— Ну что же? Гриша так Гриша, — отвечает Кушелев. — Что же это доказывает?
— А я просто буду называть тебя: „граф Гришка!“
— Ну Гришка так Гришка. Что ж это доказывает? — и так далее.
Полагаю, что это коробило самую прислугу»{279}
.Неприятны Фету были не только разночинцы, но и сам, как бы сейчас выразились, толерантный граф, готовый благодушно беседовать с невоспитанными наглецами, принимать дома Писемского, имеющего обыкновение рыгать после сытного обеда в гостях. В поведении Кушелева поэт в своих воспоминаниях ретроспективно видит символ капитуляции перед «новыми людьми» вырождающегося дворянства, предательства им своих сословных интересов и своего положения в российской жизни и культуре. Видимо, по тем же причинам уже в то время Фету окончательно становится антипатичен либерализм, воплощение которого он видел прежде всего в Тургеневе и других членах круга «Современника», выступавших против эстетических идей Чернышевского, но снисходительных к его поведению, к его претензии на равное с ними положение в культуре и общественной жизни. В сущности, этот либерализм, по постепенно зревшему убеждению Фета, был более утончённым видом той же капитуляции. Как имевший в кружке твёрдую репутацию тщеславного дурачка Кушелев-Безбородко пускал в свой дом хамов, не понимая, что однажды они его оттуда выживут, так и «умники» вроде Тургенева благосклонно терпели хамов, которые однажды объявят их ничтожествами и бездарностями. Задумываясь о причинах, по которым умные люди действуют против собственных интересов, вскармливая своих врагов, Фет уже тогда был склонен приписывать их тому, что он и многие другие будут называть фразёрством, — не просто увлечению красивыми фразами, но той неприемлемой для него готовности в общественно-политической жизни руководствоваться «общими», абстрактными идеями, взятыми не из жизненного опыта, но из Гегеля или ещё какого-нибудь мудреца.
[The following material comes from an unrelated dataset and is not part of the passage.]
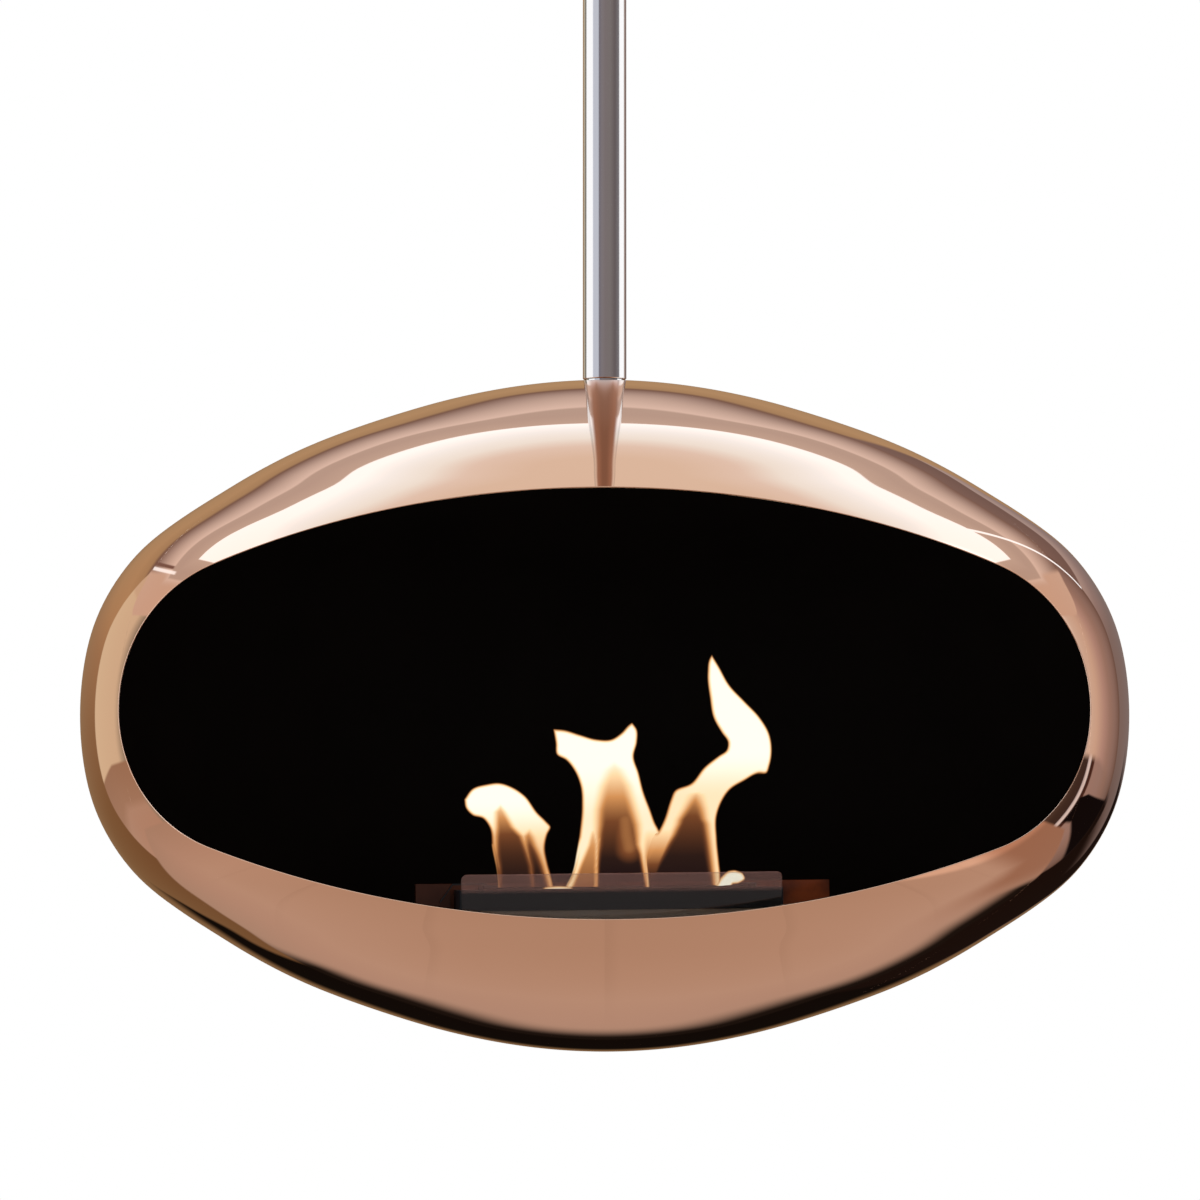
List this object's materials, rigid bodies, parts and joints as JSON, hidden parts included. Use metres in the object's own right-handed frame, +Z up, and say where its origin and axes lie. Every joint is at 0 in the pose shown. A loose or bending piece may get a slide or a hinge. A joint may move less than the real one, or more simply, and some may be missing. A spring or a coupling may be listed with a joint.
{
  "type": "hanging fireplace",
  "caption": "Pebble-shaped polished copper shell with an oval mouth, hanging from a steel pole on a swivel bearing, with an ethanol burner, a sliding lid and a glass guard inside.",
  "frame": {"origin": "centre of the ceiling plate's top face, where it meets the ceiling", "axes": "+Z up along the pole; the mouth faces -Y; +X to the viewer's right"},
  "size_m": [0.91, 0.8152, 1.433],
  "materials": {
    "copper": "mirror-polished copper outside, matt black heat paint inside",
    "pole_steel": "stainless tube brushed round its axis, satin",
    "zinc_steel": "zinc-plated steel",
    "dark_steel": "oiled turned steel",
    "bearing_steel": "hardened and ground",
    "cage_brass": "stamped brass",
    "black_steel": "matt black heat paint",
    "brown_steel": "satin stainless, tinted brown by heat",
    "tank_steel": "satin stainless",
    "burner_black": "charcoal satin coating",
    "ceramic_wool": "fibrous",
    "guard_glass": "clear heat-resistant glass with ground edges"
  },
  "bodies": {
    "pole": {"ceiling_plate": "zinc_steel", "ceiling_spigot": "zinc_steel", "cross_bolt": "zinc_steel", "cross_nut": "zinc_steel", "pole_tube": "pole_steel", "bearing_plug": "dark_steel", "plug_screws": "dark_steel", "lower_race": "bearing_steel"},
    "cover": {"ceiling_cover": "pole_steel", "cover_collar": "pole_steel", "collar_screw": "dark_steel"},
    "ball_set": {"ball_cage": "cage_brass", "bearing_balls": "bearing_steel"},
    "shell": {"upper_race": "bearing_steel", "swivel_spindle": "dark_steel", "neck_washer": "dark_steel", "upper_shell": "copper", "lower_shell": "copper", "crown_plate": "black_steel", "hanger_washer": "black_steel", "hanger_nut": "black_steel", "lock_nut": "black_steel", "cradle_studs": "black_steel", "cradle_nuts": "zinc_steel", "burner_cradle": "black_steel", "burner_surround": "brown_steel", "surround_screws": "zinc_steel", "glass_clips": "black_steel", "clip_screws": "zinc_steel"},
    "burner": {"burner_tank": "tank_steel", "ceramic_wool": "ceramic_wool", "wick_plate": "tank_steel", "burner_top": "burner_black", "lid_runners": "burner_black"},
    "lid": {"sliding_lid": "burner_black", "lid_pull": "burner_black"},
    "glass": {"glass_guard": "guard_glass"}
  },
  "joints": [
    {"name": "cover_slide", "type": "slide", "parent": "pole", "child": "cover", "axis": [0, 0, -1], "range_m": [0, 0.15]},
    {"name": "shell_swivel", "type": "hinge", "parent": "pole", "child": "shell", "pos_m": [0, 0, -0.8236], "axis": [0, 0, 1], "continuous": true},
    {"name": "ball_roll", "type": "hinge", "parent": "pole", "child": "ball_set", "pos_m": [0, 0, -0.8236], "axis": [0, 0, 1], "continuous": true},
    {"name": "burner_lift", "type": "slide", "parent": "shell", "child": "burner", "axis": [-0.0113, -0.0007, 0.9999], "range_m": [0, 0.1]},
    {"name": "lid_slide", "type": "slide", "parent": "burner", "child": "lid", "axis": [0.061, -0.9981, 0], "range_m": [0, 0.052]},
    {"name": "glass_lift", "type": "slide", "parent": "shell", "child": "glass", "axis": [-0.0113, -0.0007, 0.9999], "range_m": [0, 0.06]}
  ],
  "couplings": [
    {"joint": "ball_roll", "follows": "shell_swivel", "ratio": 0.5}
  ]
}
В негативном отношении к либеральному фразёрству Фет в кружке был не одинок. Его единомышленником был общий любимец, недавно присоединившийся к «весёлому обществу» граф Лев Николаевич Толстой, севастопольский герой, блестяще начинавший литературную карьеру в «Современнике». Подобно Фету, его долго терпели, как бы закрывая глаза на его вопиющие, с точки зрения компании либералов, убеждения (например, презрение к романам Жорж Санд и её эмансипаторским проповедям) за молодость, силу натуры, героические военные поступки, уверяя самих себя, что молодой «башибузук» перебесится, повзрослеет, избавится от желания порисоваться, растратит избыток силы и останется у него золотое сердце и могучий талант. Фету же с самого начала понравилось в Толстом именно то, что другие только «терпели»: «В этот же приезд мы и познакомились с Толстым, но знакомство это было совершенно формальное, так как я в то время ещё не читал ни одной его строки и даже не слыхал о нём как о литературном имени, хотя Тургенев толковал о его рассказах из детства. Но с первой минуты я заметил в молодом Толстом невольную оппозицию всему общепринятому в области суждений». С явным удовольствием Фет наблюдал, как однажды Тургенев потерпел от молодого коллеги полное поражение:
«В это короткое время я только однажды видел его у Некрасова вечером в нашем холостом литературном кругу и был свидетелем того отчаяния, до которого доходил кипятящийся и задыхающийся от спора Тургенев на видимо сдержанные, но тем более язвительные возражения Толстого.
— Я не могу признать, — говорил Толстой, — чтобы высказанное вами было вашими убеждениями.
— Зачем же вы к нам ходите? — задыхаясь и голосом, переходящим в тонкий фальцет (при горячих спорах это постоянно бывало), говорил Тургенев. — Здесь не ваше знамя! Ступайте к княгине Б-й-Б-й![21]
— Зачем мне спрашивать у вас, куда мне ходить! И праздные разговоры ни от каких моих приходов не превратятся в убеждения»{280}
.Это презрение Толстого к «убеждениям», не основанным на практическом опыте, не выстраданным и не превратившимся в действительное руководство к жизни, то есть к тому самому самоубийственному фразёрству, заставляло Фета видеть в нём родственную душу, человека намного более близкого, чем Тургенев, к которому, продолжая любить его и высоко ставить как художника, он относился всё более скептически.